Triple Point agreed to provide PTT with software and software implementation services.  There were two phases to the project, each with nine stages. Triple Point was to be paid in successive stages by reference to these stages. Work proceeded slowly. Triple Point completed the first two of 18 stages some 149 days late. PTT paid Triple Point for that work. Triple Point demanded payment for the other stages which it had not completed. PTT refused to pay. In response Triple Point suspended work and left the site. PTT maintained that this suspension was wrongful. PTT terminated the contract. When Triple Point sued for the outstanding sums it had claimed, PTT counterclaimed damages for delay and due upon termination of the contract.

The Decisions below

High Court

On Issue 1, Jefford J held that the liquidated damages applied up to the date of termination, thereafter damages were at large. This was considered to be the orthodox analysis.

On Issue 2, Jefford J held that Triple Point’s liability for damages in respect of wasted costs and termination loss was capped by article 12.3 of the Main Part.

Court of Appeal

Triple Point appealed to the Court of Appeal and PTT cross-appealed. Sir Rupert Jackson gave the only substantive judgment, with which Floyd and Lewison LJJ agreed. This judgment was described by Lady Arden in the Supreme Court as a “radical re-interpretation of the case law on liquidated damages clauses[4].

On Issue 1, Sir Rupert conducted an extensive review of the authorities dealing with the position where the contractor fails to complete and a second contractor steps in, dividing them into three categories.

  • Category 1: the liquidated damages clause does not apply if the contract is terminated. Sir Rupert Jackson relied here primarily on a Scottish case in the House of Lords, British Glanzstoff Manufacturing Co Ltd v General Accident, Fire and Life Assurance Corpn Ltd[5].
  • Category 2: the liquidated damages clause only applies up to the termination of the first contract and not thereafter.
  • Category 3: the liquidated damages clause applied all the way to completion by the replacement (second) contractor.

The Court of Appeal held that Triple Point was a Category 1 case, the effect being the liquidated damages clause did not apply and damages were at large.

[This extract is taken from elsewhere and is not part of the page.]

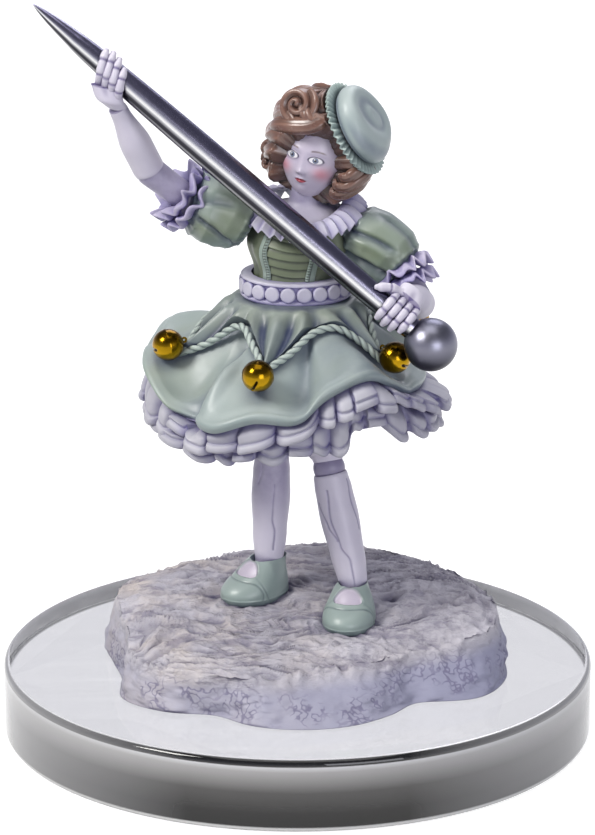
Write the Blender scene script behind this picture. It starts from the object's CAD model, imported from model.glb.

There was some dispute as to whether the Court of Appeal had made its determination as a matter of principle or interpretation. In any event, the Supreme Court found that the Court of Appeal had made the following determinations:

  1. The wording of article 5.3 could be so close to the wording in Glanzstoff that this authority was binding.
  2. There were circumstances in which a liquidated damages clause would not necessarily apply even if the contractor had been guilty of delay and had not completed the work on time. It should not be assumed that the liquidated damages clause had any operation beyond the precise event for which it expressly provided.

On Issue 2, the Court of Appeal agreed with Jefford J and held that the exception to the cap on liability for “negligence” did not apply to cases where Triple Point was liable for breach of the contractual obligation to exercise reasonable skill and care and only applied to “breaches of contract which are also freestanding torts or deliberate wrongdoing[6].

The Supreme Court

The Supreme Court held that “the Court of Appeal fell into error on Issue 1 in its approach to the liquidated damages clause, which failed to take account in the process of interpretation of the legal incidents and function of such clauses, and on Issue 2 in relation to the interpretation of the cap carve-out for negligence.”[7] The following two posts in this series will analyse the Supreme Court’s reasoning in further detail.


[1] [2021] UKSC 29; [2021] 3 WLR 521.

[2] [2017] EWHC 2178 (TCC).

[3] [2019] EWCA Civ 230; [2019] 1 WLR 3549.

[4] Paragraph 42 of the Supreme Court’s judgment.

[5] [1913] AC 143.

[6] Paragraph 119 of the Court of Appeal’s judgment.

[7] Paragraph 6 of the Supreme Court’s judgment.